We note that these standardized ELEs provide another avenue for comparing job similarity, specifically by taking the difference in standardized ELEs between two occupations. Below are three figures demonstrating the differences between standardized expected values by occupation. Specifically, we visualize the same three pairs that were addressed in the overlap analysis, namely Accountants vs. Web Developers (Fig. 5.6), Accountants vs. Actuaries (Fig. 5.7), and Accountants vs. Chemists (Fig. 5.8).

Difference in standardized ELEs between Accountants and Web Developers.

Figure 5.6: Difference in standardized ELEs between Accountants and Web Developers.

Difference in standardized ELEs between Accountants and Actuaries.

Figure 5.7: Difference in standardized ELEs between Accountants and Actuaries.

Difference in standardized ELEs between Accountants and Chemists.

Figure 5.8: Difference in standardized ELEs between Accountants and Chemists.

6 Summary

In this vignette we demonstrate the use of the imputeORS package, a collection of methods by which to impute values for missing estimates within the Occupational Requirements Survey, administered by the U.S. Bureau of Labor Statistics. Our method leverages many of the inherent features of the data to arrive at a distribution of predictions. These features include the bounded nature of the data (all observations must be on the interval [0, 1]), negative correlation within an occupational group (percentages that must sum to 100%), quantified errors of known observations, and similarity between different occupations within a 2- or 3-digit SOC group.

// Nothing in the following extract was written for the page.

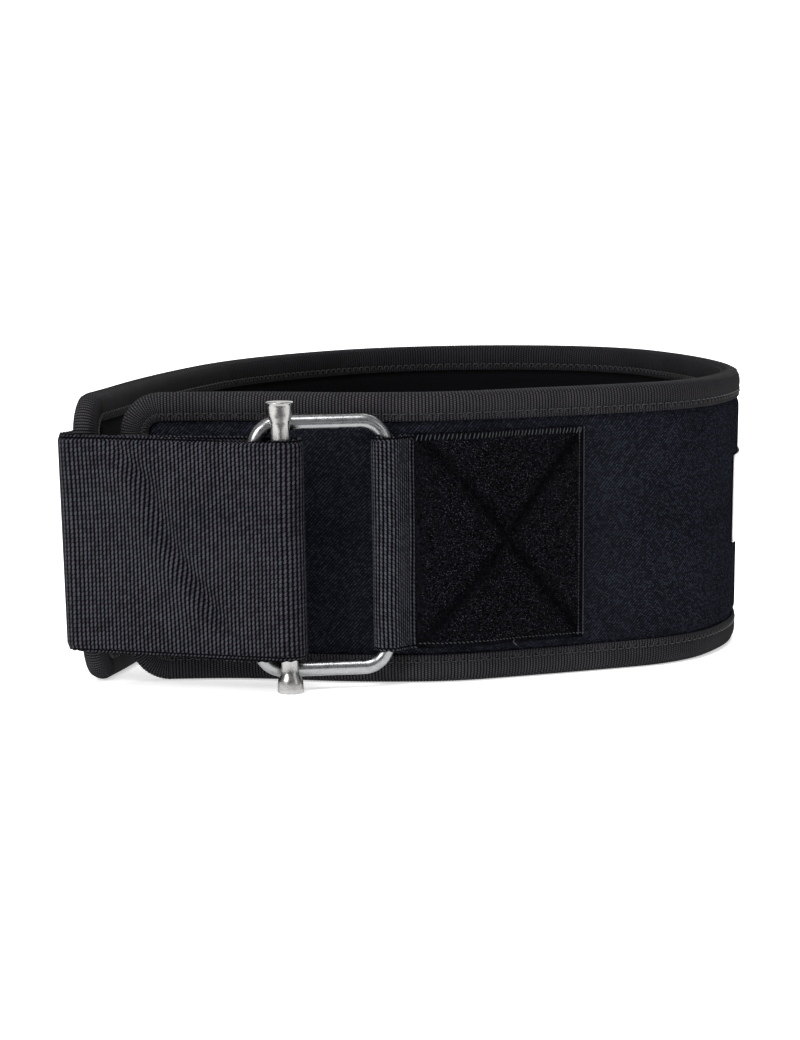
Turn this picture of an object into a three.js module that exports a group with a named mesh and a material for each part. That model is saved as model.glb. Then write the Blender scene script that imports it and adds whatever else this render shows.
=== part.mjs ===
// A padded weightlifting belt with a self-locking buckle, fastened and standing on its lower rim.
// Millimetres, +Z up. The band's path starts at its near end and runs to the right, seen from the front.
import * as THREE from 'three'

// Band
const BAND_HEIGHT = 100
const NEAR_END = { x: -95, y: 14 }
// How the band bends, from its near end to its far end. run: share of the band's length.
// turn: degrees to the left over that run.
const BAND_LENGTH = 756
const BEND = [
  { run: 0.033, turn: 2 },
  { run: 0.046, turn: -22 },
  { run: 0.053, turn: 18 },
  { run: 0.033, turn: 24 },
  { run: 0.079, turn: 4 },
  { run: 0.046, turn: 36 },
  { run: 0.093, turn: 34 },
  { run: 0.106, turn: 18 },
  { run: 0.106, turn: 60 },
  { run: 0.093, turn: 50 },
  { run: 0.119, turn: 28 },
  { run: 0.132, turn: 8 },
  { run: 0.061, turn: -4 },
]
const PATH_STEP = 12
const FINE_STEP = 6
// The whole belt opens upwards: this much wider for each millimetre of height
const FLARE = 0.0002

// Layers of the band
const EDGE_STACK = 5.4
const PANEL_PUFF = 1.1
const PUFF_SLOPE = 3.5
const LINING_THICKNESS = 1.2
const CLEARANCE = 0.3

// Binding tape folded over the edge
const BINDING_WIDTH = 10
const BINDING_WALL = 1
const RIM_ROUNDING = 2.2
const CORNER_RADIUS = 14
const CORNER_STEPS = 5

// Wire frame
const WIRE_DIAMETER = 5
const FRAME_WIDTH = 49.5
const FRAME_HEIGHT = 89
const FRAME_CORNER = 11
const FRAME_RIGHT_BAR = { x: -4.5, y: -8.2 }
const FRAME_YAW = 9.5
const BUCKLE_DROP = 0.8
const WIRE_SIDES = 12

// Slide bar
const SLIDE_DIAMETER = 8
const SLIDE_LENGTH = 98.6
const SLIDE_RISE = 0.4
const LIP_DIAMETER = 9.3
const LIP_HEIGHT = 3.2
const GROOVE_DIAMETER = 5.9
const GROOVE_HEIGHT = 3.6
const EDGE_ROUNDING = 0.8
const SLIDE_SIDES = 20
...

We use known errors to generate 10 simulations of the known estimates in order to generate a distribution of predictions, which allows us to ultimately compute confidence levels for our imputations rather than single point estimates. We then utilize an iterative approach using XGBoost to generate our predictions for each simulation, iterating the models until they reached convergence. The predictions from the convergence iteration of each simulation are used to calculate a mean prediction and its 95% confidence interval.

Finally, we demonstrate a number of applications of the imputed values. Further details of the methods and applications described in this vignette can be found in the full paper. The full paper also describes a generalized, iterative imputation algorithm based on the procedures implemented in the imputeORS package.